« L’administration fiscale est un paquebot, pas un hors bord. Les ajustements prennent du temps ». Cette métaphore de Jean-Marc Leleu, directeur des finances publiques de Mayotte, résume une heure trente d’échanges. Ces changements sont globalement des bonnes nouvelles pour les Mahorais. L’agenda de leur mise en oeuvre, moins.

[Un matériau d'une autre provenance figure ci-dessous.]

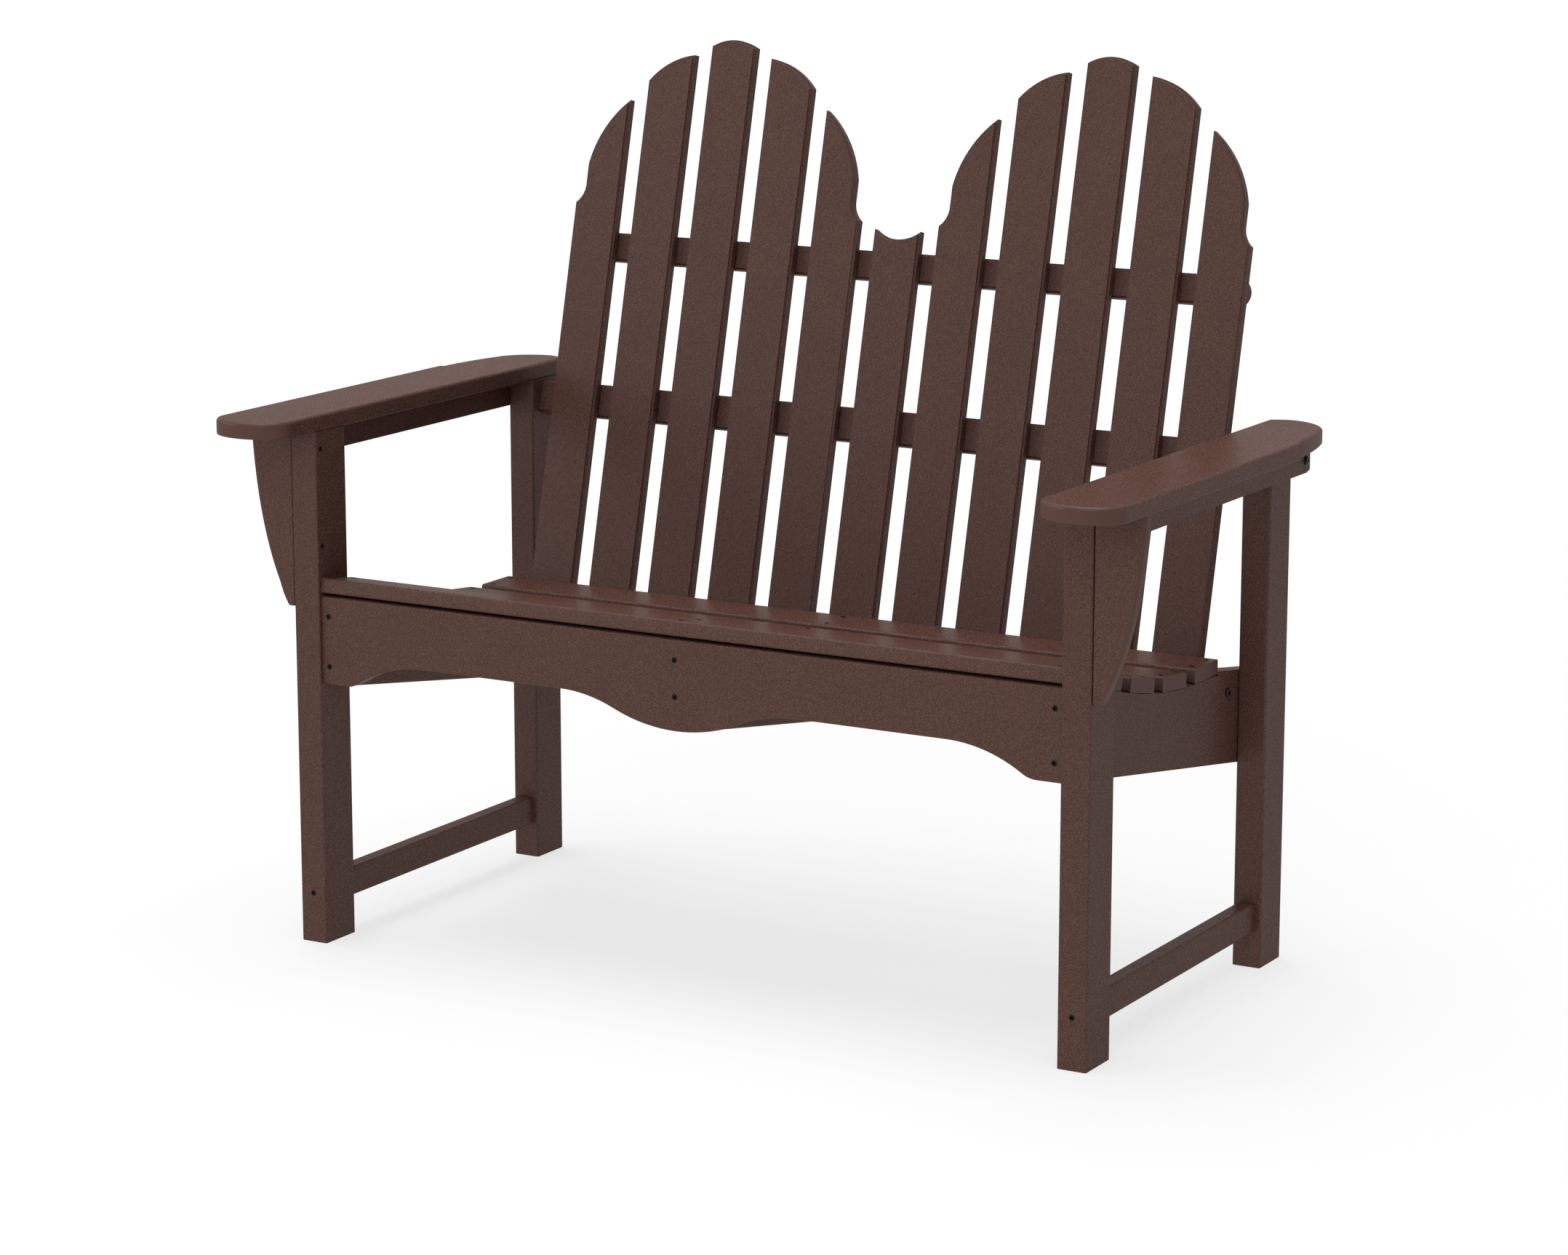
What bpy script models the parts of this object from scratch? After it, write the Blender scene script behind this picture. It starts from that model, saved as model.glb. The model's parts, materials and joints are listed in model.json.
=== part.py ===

Les changements les plus pratiques, et les plus utiles dans l’immédiat, participent de la volonté de dématérialisation des services fiscaux. Utile car « il y a beaucoup de monde qui se déplace au SIP de Mamoudzou ». En somme, de plus en plus de démarches peuvent être réalisées en ligne. Presque toutes d’ailleurs, dès lors que l’on est connu de l’administration, et que l’on dispose d’un numéro fiscal.*
Sur le site impots.gouv.fr, on peut aisément déclarer ses revenus, payer ses impôts, retrouver un avis fiscal jusqu’à 10 ans en arrière. Tout cela, depuis un ordinateur ou un smartphone. Facile d’utilisation, la télédéclaration gagne du terrain à Mayotte, où le nombre de télédéclarants est passé en un an de 12 000 à 16000, soit 30% de plus. Sur un total de 70 000 déclarants, on est toutefois encore loin du taux de 50% de déclarations en ligne observé en métropole. Le même site permet de payer ses contraventions, acheter des timbres fiscaux (pour les cartes grises, ce service est prévu pour les prochains mois) ou consulter le plan cadastral.
Une invention mahoraise est même utilisable depuis début septembre : la fisco-carte. Sur ce document officiel figurent deux numéros qui permettent à n’importe qui de retrouver l’avis d’imposition du porteur de la carte. Une manière de fournir ce document à sa banque ou à son propriétaire par exemple, sans avoir à imprimer ou photocopier l’avis. Sécurisant aussi pour le demandeur, puisque le document fourni sur le site du Fisc n’est pas falsifiable.
Cette dématérialisation donc gagne du terrain, et devra en gagner encore plus. En effet, s’il est déjà obligatoire de payer en ligne les impôts supérieurs à 2000€, ce plafond sera abaissé à 1000€ en 2018 et 300€ en 2019. La quasi totalité des ménages imposables devra ainsi payer depuis un écran. « Ca va être quelque-chose à accompagner » admet le directeur des finances publiques locales, conscient que tous les logements de Mayotte n’ont pas un ordinateur ou un accès à internet, et que beaucoup d’habitants restent attachés au paiement en numéraire.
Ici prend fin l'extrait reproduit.